No marketers have been more underestimated than the Puritans. There has been much talk of them these days. Books have been written about them. But never have I ever seen talk of their direct response marketing skills.

Now I will grant that some were better than others. Some of their headlines fall flat, but others have a certain sales-getting charm to them.

To prove this point, here is a short list of Puritan book titles and why they are effective:

The Religious Tradesman by Richard Steele

Subtitle: Plain and Serious Hints of Advice For the Tradesman’s Prudent and Pious Conduct; From His Entrance Into Business, To His Leaving It Off

This book is a spiritual handbook for businessmen. It focuses mostly on the moral considerations of business and also includes some practical considerations. This book is a spin-off of a popular and widely-read book called The Complete English Tradesman, which focused mainly on the practical aspects of running a successful business.

Why It Works:

  1. It identifies a target audience. Because of The Complete English Tradesman, there should be no doubt who the ideal customer is. And ideal customers will have no doubt that the book’s contents are for them.
  2. It uses a proven popular appeal. Because of the popularity of The Complete English Tradesman, potential customers can assume that this book will have similarly good quality information. 
  3. It promises a benefit. The Religious Tradesman promises a different but popular appeal during a time of heightened religious awareness. 

How to Improve:

  1. The benefit this title promises is a vague and unclear benefit. Now, that being said, the subtitle does a better job of promising a benefit. If the subtitle is printed on the front cover it would solve the problem. If it is printed inside the first page it may not pull in a potential buyer as well. This is one thing I noticed about these Puritan books. The subtitles are often better than the actual titles. 

Riches Increased By Giving to the Poor by Thomas Gouge

Subtitle: Or, the Surest and Safest Way of Thriving

This book is an argument for charity and giving, both from Scripture and from experience. I found the subtitle printed on the front cover of one edition.

Why It Works:

  1. It promises a clear benefit. “Riches Increased” and “Surest and Safest Way of Thriving” are two sure benefits. One is an appeal to the desire to make money. The other is an appeal to the desire for safety and security. Now, there may be an objection to these types of appeals from Christian marketers. It is understandable. But so often, the carnal desires which persuade men to buy books are the desires which the books themselves seek to correct. If that isn’t a lesson for Christian marketers, then I don’t know what is. Surely John Owen, Thomas Manton, William Bates, and Richard Baxter would not have endorsed a book that promotes carnal desires.
  2. It identifies the mechanism. “By Giving to the Poor” is the mechanism by which the reader will gain the benefits. Included a mechanism in your headline/advertisement gives an element of proof to your offer. It helps the reader to visualize how it works; and if they see how it could work, they begin to believe it will work.
  3. Curiosity. This title makes the reader curious. How could giving my money away make me richer, safer, and more secure? Curiosity will do more to attract a customer than a particular benefit. Sub-lesson: if the mechanism and the benefit clash, there is instant curiosity.
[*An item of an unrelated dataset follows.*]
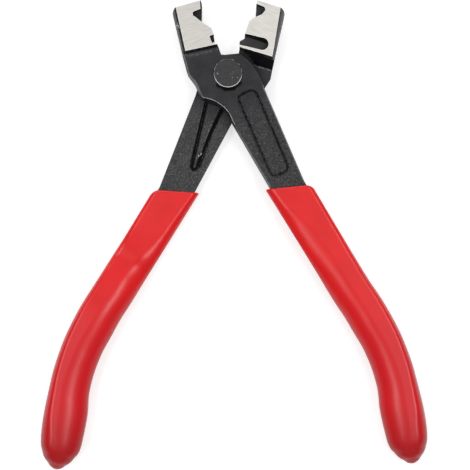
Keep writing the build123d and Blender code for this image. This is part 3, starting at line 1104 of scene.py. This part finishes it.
@dataclass
class DippedGrip:
    """One handle's vinyl sleeve, swept along the handle by Geometry Nodes.

    lean, heading, bend and mouth_tilt are in degrees. lean turns the sleeve about the pivot,
    shift moves its mouth sideways, and mouth is where the mouth's plane crosses the handle.
    """

    side: Side
    lean: float = 0.0
    shift: float = 0.0
    start: Span = (-0.75 * MM, -44.0 * MM)
    heading: float = -101.5
    first_run: float = 55.5 * MM
    bend: float = 20.0
    bend_radius: float = 75.0 * MM
    bend_steps: int = 40
    last_run: float = 41.2 * MM
    width: float = 15.5 * MM
    mouth: Span = (-2.75 * MM, -49.0 * MM)
    mouth_tilt: float = 17.5
    rings: int = 190
    facets: int = 97

    def route(self) -> list[Vector]:
        """Draw the handle's middle line: a run, a bend and a run.

        Returns:
            Its points in the handle's own frame.
        """
        turn, bend = math.radians(self.heading), math.radians(self.bend)
        step = bend / self.bend_steps
        chord = 2.0 * self.bend_radius * math.sin(0.5 * step)
        chords = [(chord, turn + (number + 0.5) * step) for number in range(self.bend_steps)]
        points = [Vector((*self.start, 0.0))]
        for length, ahead in [(self.first_run, turn), *chords, (self.last_run, turn + bend)]:
            points.append(points[-1] + length * Vector((math.cos(ahead), math.sin(ahead), 0.0)))
        return points

    def mouth_line(self) -> Span:
        """Cross the route by the mouth's slanted plane.

        Returns:
            Where they meet along the route, and how that moves across it.
        """
        tilt, turn = math.radians(self.mouth_tilt), math.radians(self.heading)
        normal = Vector((-math.sin(tilt), math.cos(tilt)))
        ahead = Vector((math.cos(turn), math.sin(turn)))
        side = Vector((-math.sin(turn), math.cos(turn)))
        gap = Vector((self.mouth[0] + self.shift, self.mouth[1])) - Vector(self.start)
        fall = normal.dot(ahead)
        return normal.dot(gap) / fall, -normal.dot(side) / fall

    def sweep(self, name: str, tree: NodeTree, finish: Material) -> Mesh:
        """Sweep the sections along the route.

        Args:
            name: The piece's name.
            tree: The node group that sweeps them.
            finish: The vinyl.

        Returns:
            The plain mesh, in the handle's own frame.
        """
        points = self.route()
        line = bpy.data.meshes.new(f"{name}_route")
        line.from_pydata(points, [(i, i + 1) for i in range(len(points) - 1)], [])
        path = placed(f"{name}_route", line)
        modifier = path.modifiers.new("sweep", "NODES")
        modifier.node_group = tree
        start, slope = self.mouth_line()
        values = {"Rings": self.rings, "Facets": self.facets, "Width": self.width, "Shift": self.shift}
        values |= {"Mouth Start": start, "Mouth Slope": slope, "Finish": finish}
        for socket in tree.interface.items_tree:
            if socket.in_out == "INPUT" and socket.name in values:
                modifier[socket.identifier] = values[socket.name]
        bpy.context.view_layer.update()
        evaluated = path.evaluated_get(bpy.context.evaluated_depsgraph_get())
        mesh = bpy.data.meshes.new_from_object(evaluated)
        mesh.name = name
        path.modifiers.clear()
        bpy.data.objects.remove(path)
        return mesh

    def build(self, tree: NodeTree, finish: Material) -> Object:
        """Build the sleeve.

        Args:
            tree: The node group that sweeps the sections.
            finish: The vinyl.

        Returns:
            The piece, riding on its body.
        """
        name = f"{self.side.value}_grip_vinyl"
        mesh = self.sweep(name, tree, finish)
        mesh.transform(seat_matrix(self.side) @ Matrix.Rotation(math.radians(-self.lean), 4, "Z"))
        shape = bmesh.new()
        shape.from_mesh(mesh)
        bmesh.ops.recalc_face_normals(shape, faces=shape.faces)
        shape.to_mesh(mesh)
        shape.free()
        piece = placed(name, mesh)
        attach(piece, self.side.body)
        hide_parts(f"{self.side.value}_grip")
        return piece


GRIPS = (DippedGrip(Side.FRONT, lean=3.3, shift=-1.85 * MM), DippedGrip(Side.REAR))


@dataclass
class Rivet:
    """The pivot rivet, turned from a profile of radii and heights in mm.

    smooth_below is the largest angle between two faces, in degrees, that is shaded smooth.
    """

    tail: tuple[Span, ...] = ((0.0, 0.0), (4.35, 0.0), (4.62, 0.1), (4.7, 0.35), (4.7, 1.25))
    shank: tuple[Span, ...] = ((3.5, 1.25), (3.5, 12.95))
    head: tuple[Span, ...] = ((5.35, 12.95), (5.42, 13.0), (5.45, 13.1), (5.45, 13.9), (5.41, 14.05))
    rim: tuple[Span, ...] = ((5.3, 14.17), (5.12, 14.23), (4.85, 14.25), (4.4, 14.22))
    face: tuple[Span, ...] = ((3.2, 14.19), (1.6, 14.18), (0.0, 14.18))
    facets: int = 120
    smooth_below: float = 40.0

    def build(self, finish: Material) -> Object:
        """Build the rivet.

        Args:
            finish: Its material.

        Returns:
            The piece, riding on the front half.
        """
        shape = bmesh.new()
        rings = []
        for radius, height in self.tail + self.shank + self.head + self.rim + self.face:
            count = self.facets if radius else 1
            turns = (2.0 * math.pi * number / count for number in range(count))
            places = ((radius * math.cos(turn), radius * math.sin(turn), height) for turn in turns)
            rings.append([shape.verts.new(Vector(place) * MM) for place in places])
        for low, high in zip(rings, rings[1:]):
            for number in range(self.facets):
                corners = ((low, number), (low, number + 1), (high, number + 1), (high, number))
                shape.faces.new(list(dict.fromkeys(ring[index % len(ring)] for ring, index in corners)))
        bmesh.ops.recalc_face_normals(shape, faces=shape.faces)
        mesh = bpy.data.meshes.new("pivot_rivet_turned")
        shape.to_mesh(mesh)
        shape.free()
        smooth(mesh, self.smooth_below)
        mesh.materials.append(finish)
        piece = placed("pivot_rivet_turned", mesh)
        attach(piece, "front_half")
        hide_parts("pivot_rivet")
        return piece


@dataclass(frozen=True)
class SoftBox:
    """A soft box that faces the pliers: place and size in metres, power in watts."""

    name: str
    place: Point
    size: Span
    power: float
    mirrored: bool = True
    aim: Point = (0.0, -0.06, 0.0)

    def build(self) -> Object:
        """Hang the box.

        Returns:
            The lamp.
        """
        data = bpy.data.lights.new(self.name, "AREA")
        data.shape = "RECTANGLE"
        data.size, data.size_y = self.size
        data.energy = self.power
        lamp = placed(self.name, data)
        lamp.location = self.place
        aim = Vector(self.aim) - Vector(self.place)
        lamp.rotation_euler = aim.to_track_quat("-Z", "Y").to_euler()
        lamp.visible_glossy = self.mirrored
        return lamp


@dataclass
class Studio:
    """The bench, the lamps and the camera of the photograph.

    bench_white and bench_fade set how white the bench shows near the pliers, and where it turns
    fully white. ceiling and horizon are the room's strengths, zenith where the ceiling begins and
    white_edge where the mirrored room turns white, both as heights of a direction.
    """

    frame_width: float = 178.6 * MM
    centre: Span = (2.66 * MM, -61.48 * MM)
    distance: float = 550.0 * MM
    sensor: float = 36.0
    focus_level: float = 12.95 * MM
    view_end: float = 20.0
    bench_size: float = 6.0
    bench_grey: Colour = (0.6, 0.6, 0.6, 1.0)
    bench_roughness: float = 0.9
    bench_white: float = 0.6
    bench_fade: Span = (0.3, 1.4)
    ceiling: float = 0.5
    horizon: float = 0.22
    zenith: Span = (0.75, 0.98)
    white_edge: Span = (0.3, 0.05)
    boxes: tuple[SoftBox, ...] = (
        SoftBox("far_box", (-0.1, 0.92, 0.8), (0.7, 0.35), 5.3),
        SoftBox("near_box", (0.1, -1.0, 0.55), (0.9, 0.25), 1.1, mirrored=False),
        SoftBox("left_box", (-0.43, -0.08, 1.0), (0.7, 0.12), 3.6),
        SoftBox("right_box", (0.43, -0.08, 1.0), (0.7, 0.12), 3.6),
    )

    def camera(self) -> None:
        """Look straight down at the pliers, as the photograph does."""
        data = bpy.data.cameras.new("camera")
        data.sensor_width = self.sensor
        data.lens = self.sensor * self.distance / self.frame_width
        data.clip_end = self.view_end
        camera = placed("camera", data)
        camera.location = (*self.centre, self.focus_level + self.distance)
        bpy.context.scene.camera = camera

    def bench(self) -> None:
        """Lay the white bench that the pliers lie on."""
        bpy.ops.mesh.primitive_plane_add(size=self.bench_size, location=(0.0, 0.0, 0.0))
        bench = bpy.context.object
        bench.name = "bench"
        paint = Paint("white_bench")
        rays = paint.add("ShaderNodeLightPath").outputs
        seen = paint.most(rays["Is Camera Ray"], rays["Is Glossy Ray"], rays["Is Transmission Ray"])
        away = paint.ramp(paint.vector("LENGTH", paint.place), *self.bench_fade)
        white = paint.line(away, 1.0 - self.bench_white, self.bench_white)
        look = {
            "Base Color": self.bench_grey,
            "Roughness": self.bench_roughness,
            "Specular IOR Level": 0.0,
            "Emission Color": WHITE,
            "Emission Strength": paint.times(seen, white),
        }
        bench.data.materials.append(paint.finish(look))

    def world(self) -> None:
        """Set up a white room, dimmer towards the horizon, that the camera sees pure white."""
        world = bpy.data.worlds.new("white_room")
        bpy.context.scene.world = world
        world.use_nodes = True
        graph = Graph(world.node_tree)
        height = graph.parts(graph.add("ShaderNodeTexCoord").outputs["Generated"])[2]
        room = graph.line(graph.ramp(height, *self.zenith), self.ceiling - self.horizon, self.horizon)
        rays = graph.add("ShaderNodeLightPath").outputs
        mirrored = graph.most(rays["Is Glossy Ray"], rays["Is Transmission Ray"])
        mirrored = graph.times(mirrored, graph.ramp(height, *self.white_edge))
        strength = graph.most(room, rays["Is Camera Ray"], mirrored)
        graph.feed(world.node_tree.nodes["Background"], {"Color": WHITE, "Strength": strength})

    def build(self) -> None:
        """Set up the whole studio."""
        self.camera()
        self.bench()
        self.world()
        for box in self.boxes:
            box.build()
        bpy.context.scene.view_settings.view_transform = "Standard"


def main() -> None:
    """Build the pliers' pieces and the studio, and log each piece's face count."""
    logging.basicConfig(level=logging.INFO, format="%(message)s")
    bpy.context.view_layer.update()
    pieces = [LeverDress(finish).build() for finish in FINISHES]
    vinyl = DippedVinyl().build()
    sweep = GripTree().build()
    pieces += [grip.build(sweep, vinyl) for grip in GRIPS]
    pieces.append(Rivet().build(RivetBlack().build()))
    for piece in pieces:
        LOG.info("%s: %d faces", piece.name, len(piece.data.polygons))
    Studio().build()


if __name__ == "__main__":
    main()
Precious Remedies Against Satan’s Devices by Thomas Brooks

This is probably Thomas Brooks’ most famous book by far. It goes through the different ways in which Satan tempts Christians. He gives practical and spiritual advice for resisting Satan and temptation. As a side note, Thomas Brooks has some of the best book titles. I don’t know if he wrote them or if someone else helped.

Why It Works:

  1. Contrast. Readers understand the evilness of Satan. Maybe did so more in Brooks day, but that is another article. By contrasting the book’s information with the inherent vileness of Satan, the book is automatically put in a glorious light. 
  2. Emotion – Desperation. “Precious” implies that these remedies are something to hold onto. If a reader has been feeling the weight of temptation, it is probable that they are looking for precious remedies. They may not even know how to describe what they need. But once this title describes it for them, they are endeared to it. If you can explain a customer’s inner emotions to them, they instantly feel like they can trust you and buy from you. 
  3. It Takes a Stand. Confidence begets confidence. People want to get behind something and attack their enemies, but often times they unsure or unable. This title solves both those problems. “Precious Remedies” is the how-to; “Against” is the confidence. By placing the solution first, the focus is on fixing the problems (i.e. what the reader will gain).

And that is it for this list. There are other tremendous book titles and headlines from the Puritans. Maybe in the future, we will look at more.